The vat room is extremely modern and tasteful, and there’s a green roof on top.
We had 2011 Yquem, 2012 Quinault l’Enclos, 2008 Petit Cheval, and 2006 Cheval Blanc. Many people knock second wines, but I found the 2008 Petit Cheval very full-bodied and sensual. The 2006 Cheval Blanc (from magnum) was nowhere near as open as many wines from that vintage. Neither was it hermetic though, and it was certainly a treat.
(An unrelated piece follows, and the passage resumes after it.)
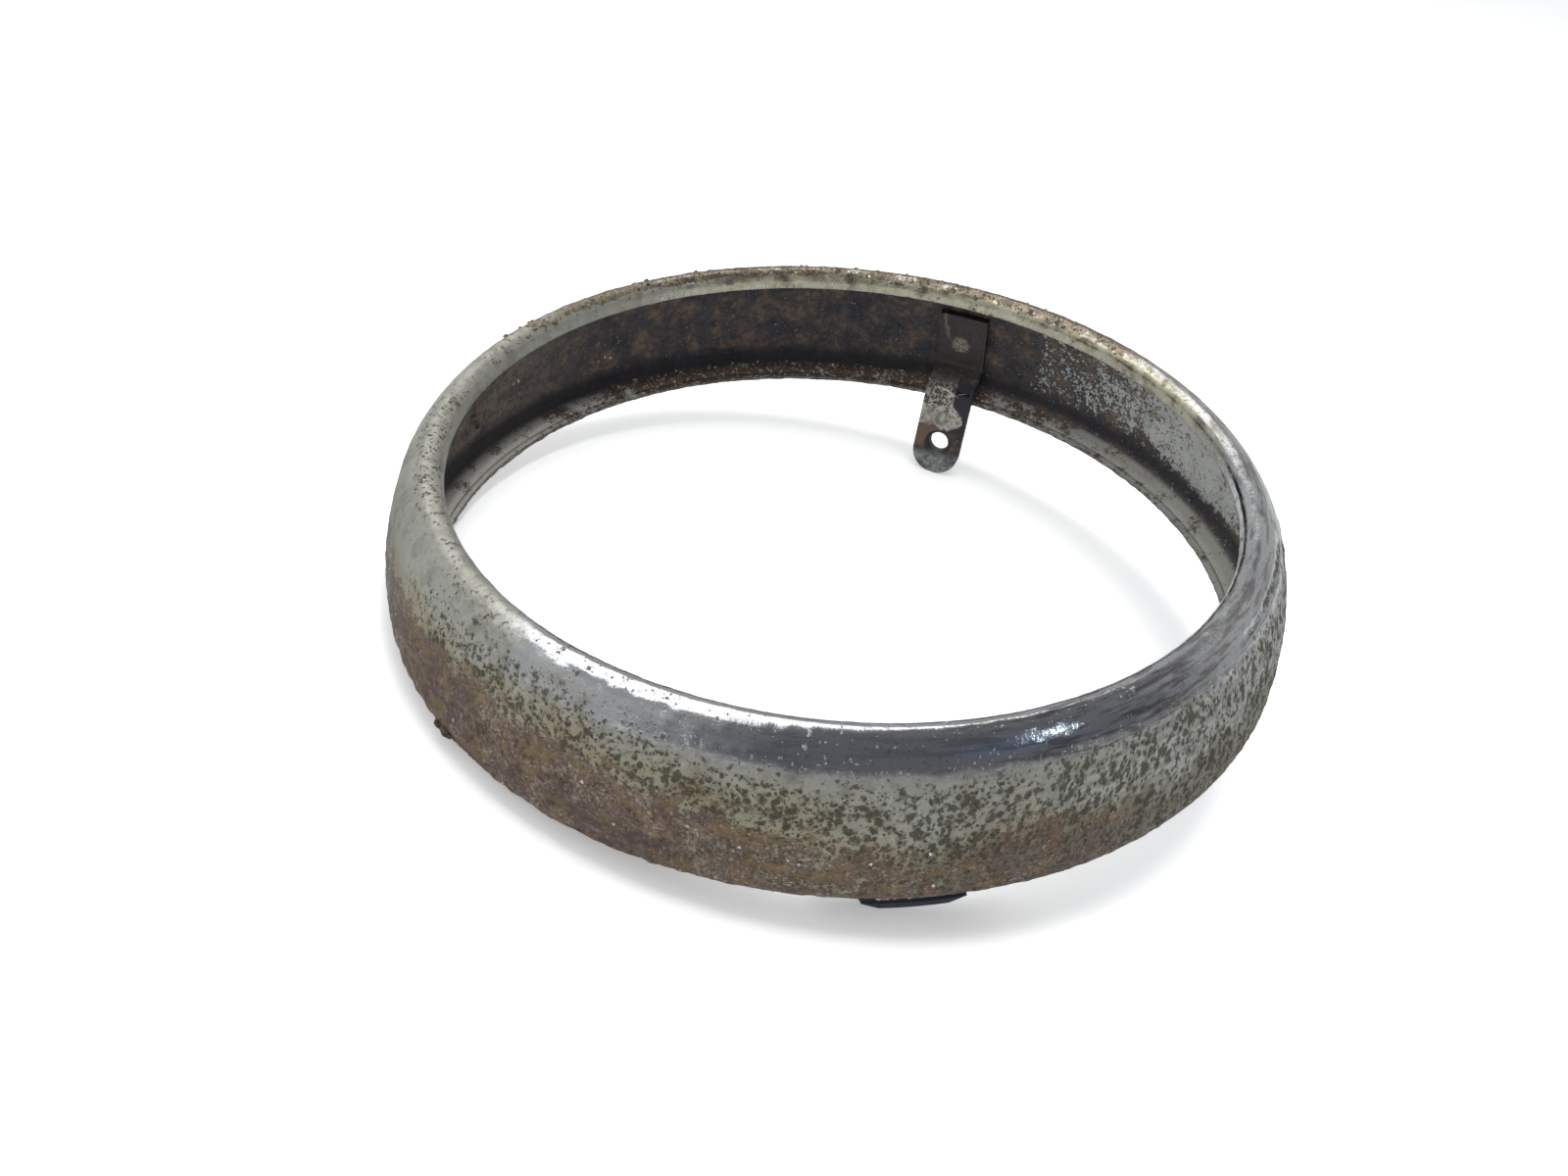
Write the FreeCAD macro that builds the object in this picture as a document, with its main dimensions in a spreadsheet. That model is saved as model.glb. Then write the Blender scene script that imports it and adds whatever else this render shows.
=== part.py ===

I sat with Pierre-Olivier at lunch and asked him about Ch. La Tour du Pin. As you may recall, for years there were two Saint Emilion grands crus classés with the same name: La Tour du Pin Figeac. One belonged (and still does) to the Giraud-Belivier family and the other to Antoine Moueix. When Bernard Arnault and Albert Frère bought the latter, they renamed it in simply La Tour du Pin in order to avoid the inevitable confusion. However, I told Pierre-Olivier that I had stopped seeing the wine around and wondered what had become of it. He explained that, after years of experimenting and tasting, they were convinced that 1.8 hectares of the 8 hectares were good enough to go into Cheval Blanc. Of course, this is perfectly legal in Bordeaux, as opposed to Burgundy. So, I asked him the inevitable question. What about the other 6.2 hectares? You could have knocked me over with a feather when he told me that they had planted white wine grapes there! In fact, they’ve been making the white wine for several years now, but are not ready to release it and don’t as yet know what it will be called. The reason for this is simple: Cheval Blanc feels that the soil is better suited to a fine white wine than a fine red wine.